The adaptation of extended net present value theory and solvency II in risk management

The focus of this paper is the risk management of total supply chains through identifying risk drivers that could appear simultaneously and mitigating supply chain risk. Any risk driver that is likely to disrupt the procurement, production, transportation, warehousing, delivery or financing of a good or service constitutes a realisation of supply chain risk. Risk drivers often appear simultaneously. As many cases from around the world show, disruptions to supply chains can be of low severity or catastrophic to corporations, global supply chains and even national and international economies. It is imperative, therefore, that an a priori assessment of risk drivers that pose risk to the global supply chain is undertaken and that contingency plans are developed at every level to monitor and mitigate these risks, even when they appear simultaneously. The main duty of a supply chain manager is to prevent the ruin of a supply chain exposed to risks. To avoid the ruin of a supply chain, we must ensure the availability of adequate funds.

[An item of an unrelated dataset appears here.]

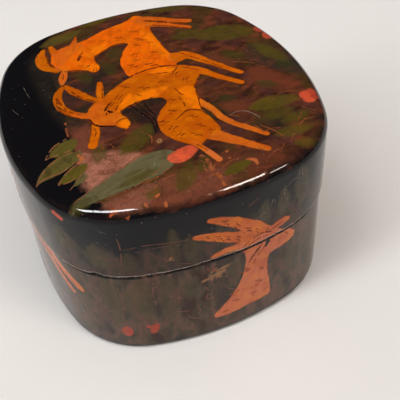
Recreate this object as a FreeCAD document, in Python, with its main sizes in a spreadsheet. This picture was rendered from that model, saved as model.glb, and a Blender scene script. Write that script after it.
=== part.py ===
"""A lidded papier-mache trinket box with a cushion-shaped footprint.

The box stands on its floor panel: the origin is the middle of the underside,
+Z is up, +X runs across the shorter side and +Y across the longer one.
Two glued halves meet at a saw cut. The base is a wall band on a floor panel,
lined by a collar that stands up past the cut. The lid is a wall band under a
round-edged top panel, and it drops over the collar. Every outline is parallel to
the base's own: four bowed sides joined by four rounder corners.
All lengths are millimetres.
"""

import FreeCAD, Part

import math
import os

import Sketcher

# Driving sizes of the whole box and of each piece
SIZES = {
    "base_half_x": (39.6, "middle to the base's outer face along X"),
    "base_half_y": (42.8, "middle to the base's outer face along Y"),
    "side_bow": (77.6, "radius of the base's bowed sides"),
    "corner_bow": (24.0, "radius of the base's corners"),
    "cut_height": (28.6, "table to the saw cut between base and lid"),
    "base_wall": (3.0, "thickness of the base's wall band"),
    "floor_depth": (3.0, "thickness of the floor panel"),
    "foot_round": (2.2, "rounding under the floor panel's edge"),
    "collar_wall": (1.6, "thickness of the collar"),
    "collar_rise": (5.4, "height of the collar above the saw cut"),
    "collar_lead": (0.7, "chamfer that guides the lid over the collar"),
    "lid_play": (0.35, "gap all round between collar and lid"),
    "lid_wall": (3.1, "thickness of the lid's wall band"),
    "lid_band": (17.0, "height of the lid's wall band"),
    "top_depth": (4.3, "thickness of the top panel"),
    "rim_round": (3.2, "rounding of the top panel's rim"),
    "cut_bevel": (0.4, "bevel of the sawn edges"),
}

PARTS_FOLDER = "parts"
SIDE_COUNT = 4
LEVEL_SLACK = 1e-4


def make_sheet(doc):
    """The spreadsheet that holds every driving size under its own alias."""
    sheet = doc.addObject("Spreadsheet::Sheet", "sizes")
    for row, (alias, (value, meaning)) in enumerate(SIZES.items(), start=1):
        sheet.set(f"A{row}", meaning)
        sheet.set(f"B{row}", str(value))
        sheet.setAlias(f"B{row}", alias)
    doc.recompute()
    return sheet


class Outline:
    """A line parallel to the base's outline, from named sizes added to it or taken off."""

    def __init__(self, sheet, added=(), removed=()):
        self.sheet = sheet
        self.shift = "".join(f" + sizes.{name}" for name in added)
        self.shift += "".join(f" - sizes.{name}" for name in removed)
        self.amount = sum(getattr(sheet, name) for name in added)
        self.amount -= sum(getattr(sheet, name) for name in removed)

    def size(self, name):
        return getattr(self.sheet, name) + self.amount

    def expression(self, name):
        return f"sizes.{name}{self.shift}"

    def corner_centre(self):
        """Where the corner arc's centre lies, so that it runs smoothly into both sides."""
        bow = self.sheet.side_bow
        reach = bow - self.sheet.corner_bow
        side_x = FreeCAD.Vector(self.sheet.base_half_x - bow, 0, 0)
        side_y = FreeCAD.Vector(0, self.sheet.base_half_y - bow, 0)
        middle = (side_x + side_y) / 2
        half_span = side_x.distanceToPoint(side_y) / 2
        along = (side_y - side_x).normalize()
        outward = FreeCAD.Vector(-along.y, along.x, 0)
        return middle + outward * math.sqrt(reach**2 - half_span**2)

    def arcs(self):
        """The eight arcs, anticlockwise from the +X side: side, corner, side, corner."""
        bow, corner_bow = self.size("side_bow"), self.size("corner_bow")
        offset_x = self.sheet.side_bow - self.sheet.base_half_x
        offset_y = self.sheet.side_bow - self.sheet.base_half_y
        corner = self.corner_centre()
        turn_x = math.atan2(corner.y, corner.x + offset_x)
        turn_y = math.atan2(corner.y + offset_y, corner.x)
        centres, radii, ends = [], [], []
        for quarter in range(SIDE_COUNT):
            along_x = quarter % 2 == 0
            facing = FreeCAD.Rotation(FreeCAD.Vector(0, 0, 1), 90 * quarter)
            offset = offset_x if along_x else offset_y
            centres.append(facing.multVec(FreeCAD.Vector(-offset, 0, 0)))
            radii.append(bow)
            half_turn = turn_x if along_x else math.pi / 2 - turn_y
            start = math.pi / 2 * quarter
            ends.append((start - half_turn, start + half_turn))
            sign_x = 1 if quarter in (0, 3) else -1
            sign_y = 1 if quarter < 2 else -1
            centres.append(FreeCAD.Vector(corner.x * sign_x, corner.y * sign_y, 0))
            radii.append(corner_bow)
            next_half = math.pi / 2 - turn_y if along_x else turn_x
            ends.append((start + half_turn, start + math.pi / 2 - next_half))
        up = FreeCAD.Vector(0, 0, 1)
        return [
            Part.ArcOfCircle(Part.Circle(c, up, r), a, b)
            for c, r, (a, b) in zip(centres, radii, ends)
        ]


def origin_plane(body, role):
    return next(f for f in body.Origin.OriginFeatures if f.Role == role)


def new_body(doc, label):
    body = doc.addObject("PartDesign::Body", label)
    body.Label = label
    return body


def constrain(sketch, name, expression, *constraint):
    """Adds one dimension to a sketch, names it and ties it to the sheet."""
    index = sketch.addConstraint(Sketcher.Constraint(*constraint))
    sketch.renameConstraint(index, name)
    sketch.setExpression(f"Constraints.{name}", expression)


def add_outline(sketch, outline, word):
    """Draws one cushion outline with tangent arcs and ties its sizes to the sheet."""
    first = sketch.GeometryCount
    sketch.addGeometry(outline.arcs(), False)
    count = 2 * SIDE_COUNT
    sides = [first + 2 * n for n in range(SIDE_COUNT)]
    corners = [side + 1 for side in sides]
    for n in range(count):
        following = first + (n + 1) % count
        sketch.addConstraint(Sketcher.Constraint("Tangent", first + n, 2, following, 1))
    for side in sides[1:]:
        sketch.addConstraint(Sketcher.Constraint("Equal", sides[0], side))
    for corner in corners[1:]:
        sketch.addConstraint(Sketcher.Constraint("Equal", corners[0], corner))
    for n, side in enumerate(sides):
        axis = -1 if n % 2 == 0 else -2
        sketch.addConstraint(Sketcher.Constraint("PointOnObject", side, 3, axis))
    constrain(
        sketch, f"{word}_side", outline.expression("side_bow"),
        "Radius", sides[0], outline.size("side_bow"),
    )
    constrain(
        sketch, f"{word}_corner", outline.expression("corner_bow"),
        "Radius", corners[0], outline.size("corner_bow"),
    )
    for n, side in enumerate(sides):
        kind, half = ("DistanceX", "base_half_x") if n % 2 == 0 else ("DistanceY", "base_half_y")
        offset = outline.sheet.side_bow - getattr(outline.sheet, half)
        ends = (side, 3, -1, 1) if n < 2 else (-1, 1, side, 3)
        constrain(
            sketch, f"{word}_centre_{n}", f"sizes.side_bow - sizes.{half}",
            kind, *ends, offset,
        )


def outline_sketch(body, name, height, outer, inner=None):
    """A level sketch of a panel's outline, or of a band's when it has an inner line too."""
    sketch = body.newObject("Sketcher::SketchObject", name)
    sketch.AttachmentSupport = (origin_plane(body, "XY_Plane"), [""])
    sketch.MapMode = "FlatFace"
    if height:
        sketch.setExpression("AttachmentOffset.Base.z", height)
    add_outline(sketch, outer, "outer")
    if inner:
        add_outline(sketch, inner, "inner")
    return sketch


def pad(doc, body, sketch, name, length):
    feature = body.newObject("PartDesign::Pad", name)
    feature.Profile = sketch
    feature.setExpression("Length", length)
    sketch.Visibility = False
    doc.recompute()
    return feature


def level_edges(shape, height, outline=None, slack=LEVEL_SLACK):
    """Names of the edges that lie level at a height, and on an outline if one is given."""
    names = []
    for n, edge in enumerate(shape.Edges, start=1):
        box = edge.BoundBox
        if abs(box.ZMin - height) > slack or abs(box.ZMax - height) > slack:
            continue
        if outline is None or on_outline(edge, outline, slack):
            names.append(f"Edge{n}")
    return names


def on_outline(edge, outline, slack):
    """Whether a level edge runs along one of an outline's arcs."""
    middle = edge.valueAt((edge.FirstParameter + edge.LastParameter) / 2)
    flat = Part.Vertex(FreeCAD.Vector(middle.x, middle.y, 0))
    wire = Part.Wire([arc.toShape() for arc in outline.arcs()])
    return wire.distToShape(flat)[0] < slack


def dress(doc, body, kind, name, base, edges, size):
    """A fillet or chamfer of a named size on some edges of the body so far."""
    feature = body.newObject(kind, name)
    feature.Base = (base, edges)
    feature.setExpression("Size" if kind.endswith("Chamfer") else "Radius", size)
    doc.recompute()
    return feature


def make_base_floor(doc, sheet):
    """The panel that the box stands on, rounded underneath."""
    body = new_body(doc, "base_floor")
    sketch = outline_sketch(body, "floor_outline", None, Outline(sheet))
    panel = pad(doc, body, sketch, "floor_panel", "sizes.floor_depth")
    edges = level_edges(panel.Shape, 0)
    dress(doc, body, "PartDesign::Fillet", "foot", panel, edges, "sizes.foot_round")
    return body


def make_base_wall(doc, sheet):
    """The band glued on the floor panel, sawn off level at the top."""
    body = new_body(doc, "base_wall")
    outer, inner = Outline(sheet), Outline(sheet, removed=["base_wall"])
    sketch = outline_sketch(body, "base_band_outline", "sizes.floor_depth", outer, inner)
    band = pad(doc, body, sketch, "base_band", "sizes.cut_height - sizes.floor_depth")
    edges = level_edges(band.Shape, sheet.cut_height, outer)
    dress(doc, body, "PartDesign::Chamfer", "base_cut_edge", band, edges, "sizes.cut_bevel")
    return body


def make_base_collar(doc, sheet):
    """The lining band that stands on the floor and rises past the cut to hold the lid."""
    body = new_body(doc, "base_collar")
    outer = Outline(sheet, removed=["base_wall"])
    inner = Outline(sheet, removed=["base_wall", "collar_wall"])
    sketch = outline_sketch(body, "collar_outline", "sizes.floor_depth", outer, inner)
    height = "sizes.cut_height + sizes.collar_rise - sizes.floor_depth"
    band = pad(doc, body, sketch, "collar_band", height)
    top = sheet.cut_height + sheet.collar_rise
    lead = dress(
        doc, body, "PartDesign::Chamfer", "collar_lead_in", band,
        level_edges(band.Shape, top, outer), "sizes.collar_lead",
    )
    dress(
        doc, body, "PartDesign::Chamfer", "collar_lip", lead,
        level_edges(lead.Shape, top, inner), "sizes.cut_bevel",
    )
    return body


def lid_outlines(sheet):
    """The lid's outer and inner lines, which follow the collar and the play round it."""
    inner = Outline(sheet, added=["lid_play"], removed=["base_wall"])
    outer = Outline(sheet, added=["lid_play", "lid_wall"], removed=["base_wall"])
    return outer, inner


def make_lid_wall(doc, sheet):
    """The lid's band, which rests on the base's sawn edge."""
    body = new_body(doc, "lid_wall")
    outer, inner = lid_outlines(sheet)
    sketch = outline_sketch(body, "lid_band_outline", "sizes.cut_height", outer, inner)
    band = pad(doc, body, sketch, "lid_band_pad", "sizes.lid_band")
    edges = level_edges(band.Shape, sheet.cut_height)
    dress(doc, body, "PartDesign::Chamfer", "lid_cut_edge", band, edges, "sizes.cut_bevel")
    return body


def make_lid_top(doc, sheet):
    """The panel glued on the lid's band, with a well-rounded rim."""
    body = new_body(doc, "lid_top")
    outer, _ = lid_outlines(sheet)
    sketch = outline_sketch(body, "top_outline", "sizes.cut_height + sizes.lid_band", outer)
    panel = pad(doc, body, sketch, "top_panel", "sizes.top_depth")
    edges = level_edges(panel.Shape, sheet.cut_height + sheet.lid_band + sheet.top_depth)
    dress(doc, body, "PartDesign::Fillet", "rim", panel, edges, "sizes.rim_round")
    return body


def check_document(doc):
    """Stops the build if anything in the document failed without raising."""
    for thing in doc.Objects:
        if "Invalid" in thing.State or "Error" in thing.State:
            raise RuntimeError(f"{thing.Label} failed: {thing.State}")


def export(bodies):
    os.makedirs(PARTS_FOLDER, exist_ok=True)
    for body in bodies:
        shape = body.Shape
        if shape.isNull() or not shape.isValid() or not shape.Solids:
            raise RuntimeError(f"{body.Label} has no valid solid")
    for body in bodies:
        body.Shape.exportStep(os.path.join(PARTS_FOLDER, f"{body.Label}.step"))
        box = body.Shape.optimalBoundingBox(False)
        print(
            f"{body.Label}: {box.XLength:.2f} x {box.YLength:.2f} x {box.ZLength:.2f} mm, "
            f"from z {box.ZMin:.2f} to {box.ZMax:.2f}, {body.Shape.Volume:.0f} mm3"
        )


def main():
    doc = FreeCAD.newDocument("papier_mache_box")
    sheet = make_sheet(doc)
    makers = [make_base_floor, make_base_wall, make_base_collar, make_lid_wall, make_lid_top]
    bodies = [make(doc, sheet) for make in makers]
    doc.recompute()
    check_document(doc)
    export(bodies)


main()
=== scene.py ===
"""A lacquered papier-mache box painted with leaping antelopes among leaves and buds."""

import math

import bpy
import numpy as np
from mathutils import Matrix, Vector
from mathutils.bvhtree import BVHTree


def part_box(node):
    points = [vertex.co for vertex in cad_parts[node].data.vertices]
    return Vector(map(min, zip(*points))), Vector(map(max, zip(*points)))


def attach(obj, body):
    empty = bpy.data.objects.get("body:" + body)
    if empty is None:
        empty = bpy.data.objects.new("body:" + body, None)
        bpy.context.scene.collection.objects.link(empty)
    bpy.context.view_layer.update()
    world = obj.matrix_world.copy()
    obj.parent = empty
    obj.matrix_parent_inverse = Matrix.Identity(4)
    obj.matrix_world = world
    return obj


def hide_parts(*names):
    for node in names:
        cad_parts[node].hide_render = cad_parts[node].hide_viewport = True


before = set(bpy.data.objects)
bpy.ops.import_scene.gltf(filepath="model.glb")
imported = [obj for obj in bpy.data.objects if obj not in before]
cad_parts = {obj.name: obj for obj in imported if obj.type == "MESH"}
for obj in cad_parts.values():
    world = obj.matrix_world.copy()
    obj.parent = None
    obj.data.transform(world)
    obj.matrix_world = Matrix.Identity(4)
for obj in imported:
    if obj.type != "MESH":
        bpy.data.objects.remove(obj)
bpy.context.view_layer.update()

# Lengths are millimetres until a mesh is made
MM = 0.001
PHOTO = 400

# Camera, as fitted to the photograph
CAMERA_AZIMUTH = math.radians(-16.98)
CAMERA_ELEVATION = math.radians(40.37)
CAMERA_ROLL = math.radians(-5.61)
CAMERA_DISTANCE = 194.6
CAMERA_ASIDE = 5.4
CAMERA_RAISED = 20.7
FOCAL_PIXELS = 632.8
SENSOR = 36.0
PHOTO_CENTRE = (180.0, 150.0)

# The lacquer's surface against the CAD solids
SIDE_BOW = 78.05
CORNER_BOW = 24.45
SKIN_INSET = 0.06
COAT_IOR = 1.26
RIM_ROUND = 3.2
FOOT_ROUND = 1.3
CUT_EASE = 0.55
LID_CROWN = 0.25
LID_WALL = 3.1
BASE_WALL = 3.0
LINE_LIFT = 0.03
LINE_DEPTH = 0.05
LINE_STEP = 0.35

# Mesh density of the painted surface, and of the curves that bound the paint
CURVE_STEPS = 5
SIDE_CELLS = 172
RING_COUNT = 4 * SIDE_CELLS
CELL = 0.4
FAR_FROM_PAINT = 3.0
OFF_CHART = 1e3

# Places on the lid's top are looked for from this far above it, this far down, where it isn't too steep
LOOK_FROM = 5.0
LOOK_DOWN = 12.0
LEAST_LEVEL = 0.25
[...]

Therefore, the risk-mitigation approach advanced in our paper follows from our conviction that money is a stock of purchasing power of any activity cell in a global supply chain that could influence a perturbation of material flows-on many stages simultaneously-and not only financial flows in a supply chain. In the paper, we provide a method that is closely related to the Solvency II methods but appropriate for studying the long-term solvency of a supply chains. As the balance sheet assets under consideration are different from those of banks and insurance companies, the solvency method could not be adopted directly. This new approach is based on Material Requirements Planning (MRP) Theory, as developed by Grubbström and later extended by Bogataj and Grubbström, in which simultaneous perturbations in the timing of financial flows, information flows and flows of items can be better evaluated through Laplace transforms and the net present value (NPV) expression.